Scan the data that follows and count the lines with the string "piece"; answer with the count alone.

********

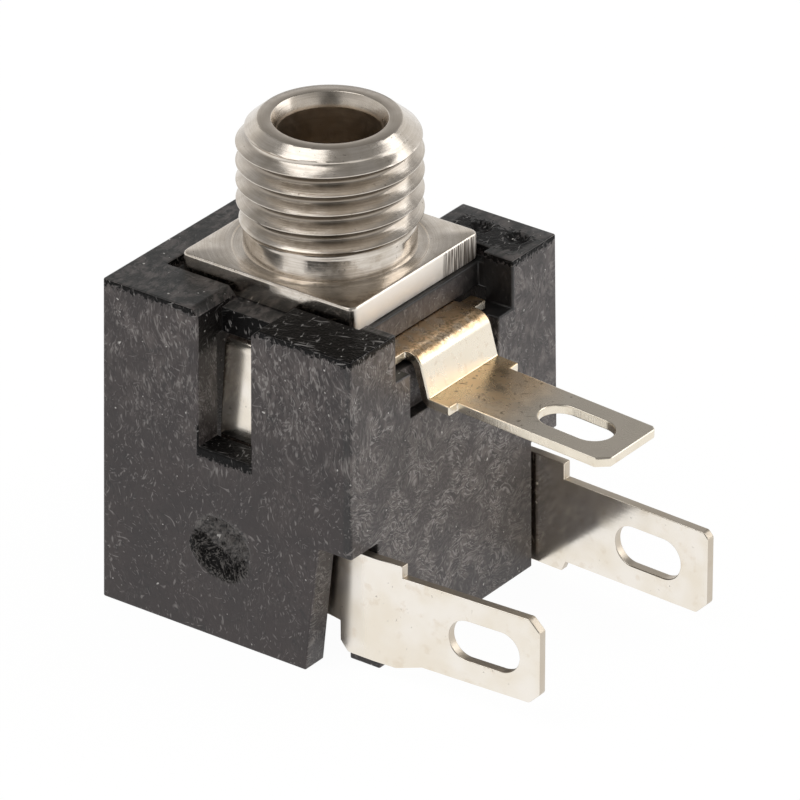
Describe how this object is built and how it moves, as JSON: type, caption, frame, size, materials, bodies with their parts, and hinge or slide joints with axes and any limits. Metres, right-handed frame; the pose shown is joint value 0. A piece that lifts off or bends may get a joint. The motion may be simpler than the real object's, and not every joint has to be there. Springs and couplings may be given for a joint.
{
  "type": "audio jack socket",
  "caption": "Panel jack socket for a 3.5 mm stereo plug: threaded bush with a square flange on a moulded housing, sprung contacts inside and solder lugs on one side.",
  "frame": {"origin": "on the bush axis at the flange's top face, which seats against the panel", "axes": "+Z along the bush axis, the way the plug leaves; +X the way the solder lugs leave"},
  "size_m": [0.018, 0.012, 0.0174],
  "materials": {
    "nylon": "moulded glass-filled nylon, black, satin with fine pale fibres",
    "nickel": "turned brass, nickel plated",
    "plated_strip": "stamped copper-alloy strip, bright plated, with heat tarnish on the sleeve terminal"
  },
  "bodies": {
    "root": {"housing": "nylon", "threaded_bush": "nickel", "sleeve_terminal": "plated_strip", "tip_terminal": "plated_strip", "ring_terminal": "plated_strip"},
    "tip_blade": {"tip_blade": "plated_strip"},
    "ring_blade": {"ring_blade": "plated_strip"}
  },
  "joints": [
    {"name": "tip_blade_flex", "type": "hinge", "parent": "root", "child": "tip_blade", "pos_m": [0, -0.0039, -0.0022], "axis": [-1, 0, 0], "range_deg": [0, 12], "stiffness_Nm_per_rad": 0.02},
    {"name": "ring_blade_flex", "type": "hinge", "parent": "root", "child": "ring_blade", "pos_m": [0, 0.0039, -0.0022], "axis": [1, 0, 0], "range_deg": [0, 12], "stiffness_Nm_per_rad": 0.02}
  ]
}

********

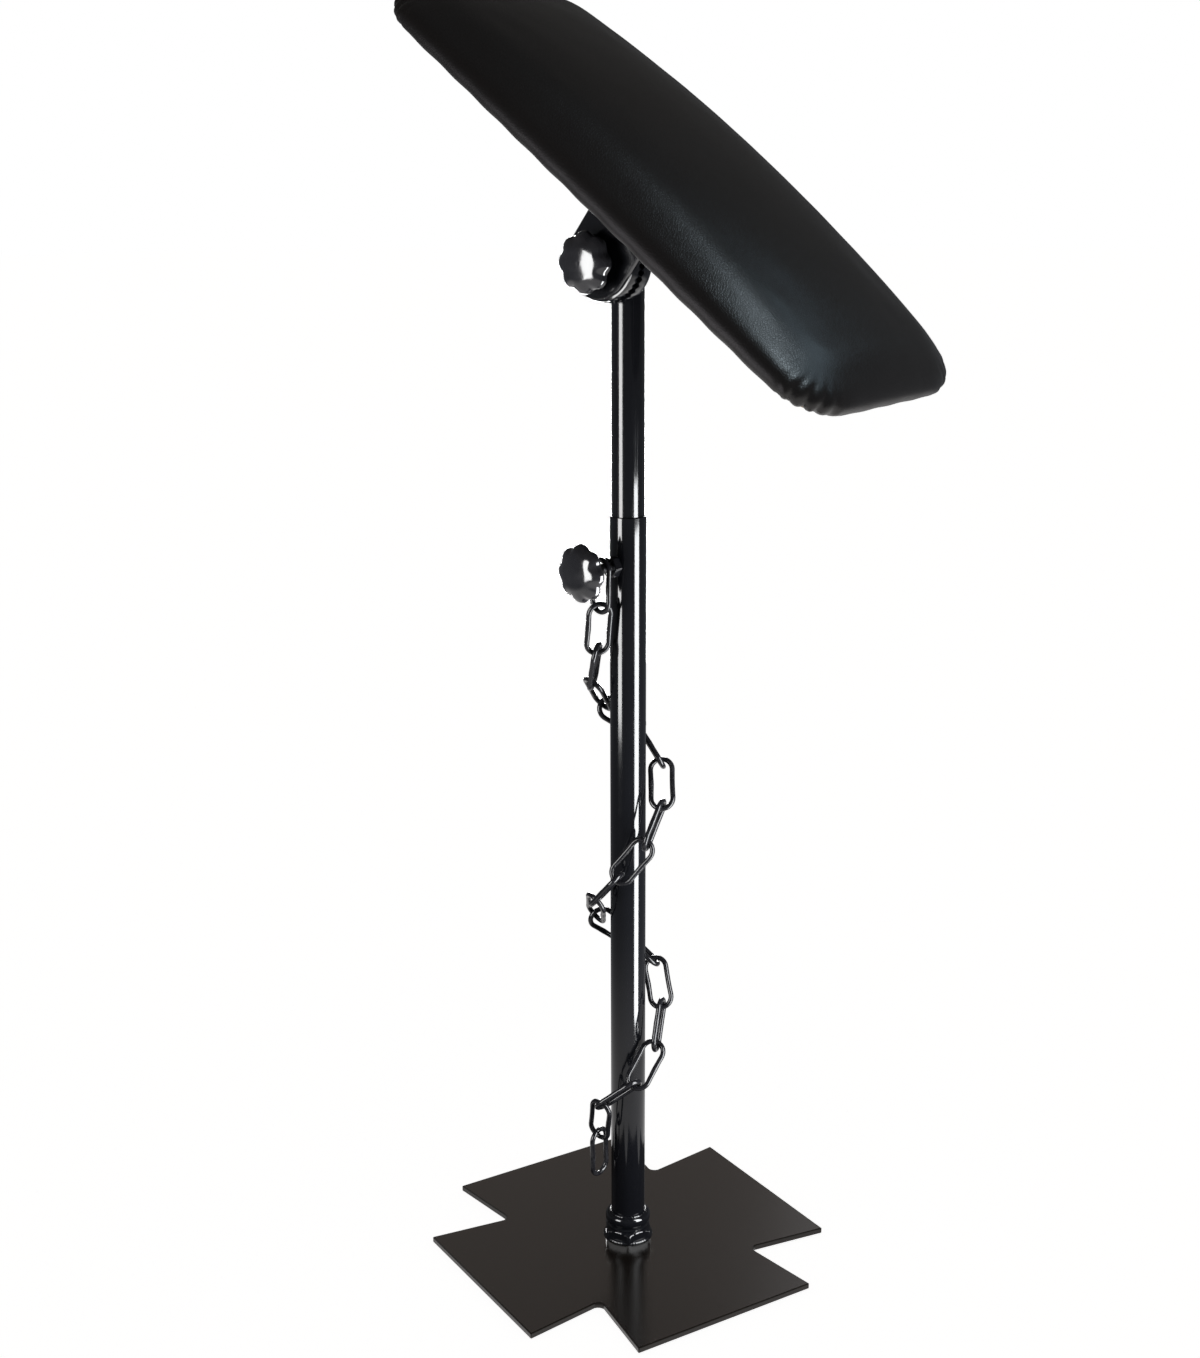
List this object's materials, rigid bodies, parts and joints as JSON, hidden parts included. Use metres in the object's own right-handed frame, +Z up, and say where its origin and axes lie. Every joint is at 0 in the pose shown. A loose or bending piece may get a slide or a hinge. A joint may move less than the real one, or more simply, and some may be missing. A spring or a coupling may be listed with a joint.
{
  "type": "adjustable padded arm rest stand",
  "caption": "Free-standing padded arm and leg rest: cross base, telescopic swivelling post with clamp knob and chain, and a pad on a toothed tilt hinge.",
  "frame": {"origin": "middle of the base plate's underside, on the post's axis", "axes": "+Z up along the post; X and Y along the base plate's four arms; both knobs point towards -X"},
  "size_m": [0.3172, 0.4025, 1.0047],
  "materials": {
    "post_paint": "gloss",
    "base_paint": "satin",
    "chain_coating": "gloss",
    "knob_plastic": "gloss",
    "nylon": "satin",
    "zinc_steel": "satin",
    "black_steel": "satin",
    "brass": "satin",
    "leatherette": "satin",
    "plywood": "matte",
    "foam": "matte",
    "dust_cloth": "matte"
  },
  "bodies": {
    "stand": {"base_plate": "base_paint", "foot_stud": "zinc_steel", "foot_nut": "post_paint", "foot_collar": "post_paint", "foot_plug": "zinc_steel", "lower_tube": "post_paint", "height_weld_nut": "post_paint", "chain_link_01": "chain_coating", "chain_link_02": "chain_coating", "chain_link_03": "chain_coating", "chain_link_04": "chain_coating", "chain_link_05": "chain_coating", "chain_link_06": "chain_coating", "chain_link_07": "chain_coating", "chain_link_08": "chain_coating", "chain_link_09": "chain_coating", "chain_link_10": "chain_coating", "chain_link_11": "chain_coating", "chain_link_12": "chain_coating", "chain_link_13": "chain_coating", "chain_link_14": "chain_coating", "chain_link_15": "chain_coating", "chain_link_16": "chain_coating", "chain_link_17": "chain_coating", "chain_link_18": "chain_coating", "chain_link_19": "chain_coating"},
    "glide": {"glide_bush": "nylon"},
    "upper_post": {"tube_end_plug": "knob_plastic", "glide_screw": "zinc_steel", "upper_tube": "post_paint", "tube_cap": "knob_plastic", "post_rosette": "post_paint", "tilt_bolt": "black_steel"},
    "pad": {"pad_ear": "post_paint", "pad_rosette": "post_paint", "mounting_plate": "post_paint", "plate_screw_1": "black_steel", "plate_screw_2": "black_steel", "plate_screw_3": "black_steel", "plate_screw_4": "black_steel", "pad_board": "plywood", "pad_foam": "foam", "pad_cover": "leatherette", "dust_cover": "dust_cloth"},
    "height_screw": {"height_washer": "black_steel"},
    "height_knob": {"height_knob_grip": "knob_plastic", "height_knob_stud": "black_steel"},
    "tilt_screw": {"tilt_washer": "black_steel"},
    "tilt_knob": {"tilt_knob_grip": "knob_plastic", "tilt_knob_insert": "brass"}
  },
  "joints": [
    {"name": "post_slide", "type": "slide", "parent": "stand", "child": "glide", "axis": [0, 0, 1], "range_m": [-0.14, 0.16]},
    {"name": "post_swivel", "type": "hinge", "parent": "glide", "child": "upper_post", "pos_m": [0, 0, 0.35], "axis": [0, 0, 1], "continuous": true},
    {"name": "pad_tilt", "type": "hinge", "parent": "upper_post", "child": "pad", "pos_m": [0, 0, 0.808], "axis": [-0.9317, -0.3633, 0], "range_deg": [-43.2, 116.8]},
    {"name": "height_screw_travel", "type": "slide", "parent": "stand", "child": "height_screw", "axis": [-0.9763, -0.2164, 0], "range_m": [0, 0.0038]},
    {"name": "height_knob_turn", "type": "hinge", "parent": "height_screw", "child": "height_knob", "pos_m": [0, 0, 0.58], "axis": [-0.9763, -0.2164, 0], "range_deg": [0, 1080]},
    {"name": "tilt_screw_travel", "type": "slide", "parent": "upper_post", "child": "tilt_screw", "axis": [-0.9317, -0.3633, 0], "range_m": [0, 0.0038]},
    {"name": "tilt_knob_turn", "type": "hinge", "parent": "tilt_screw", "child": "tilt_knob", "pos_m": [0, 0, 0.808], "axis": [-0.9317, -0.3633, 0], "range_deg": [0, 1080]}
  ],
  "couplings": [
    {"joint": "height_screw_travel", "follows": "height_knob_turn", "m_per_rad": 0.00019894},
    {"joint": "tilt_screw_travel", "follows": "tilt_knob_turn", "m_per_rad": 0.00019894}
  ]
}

********

> [SOLUTION FOR THIS PROBLEM]
2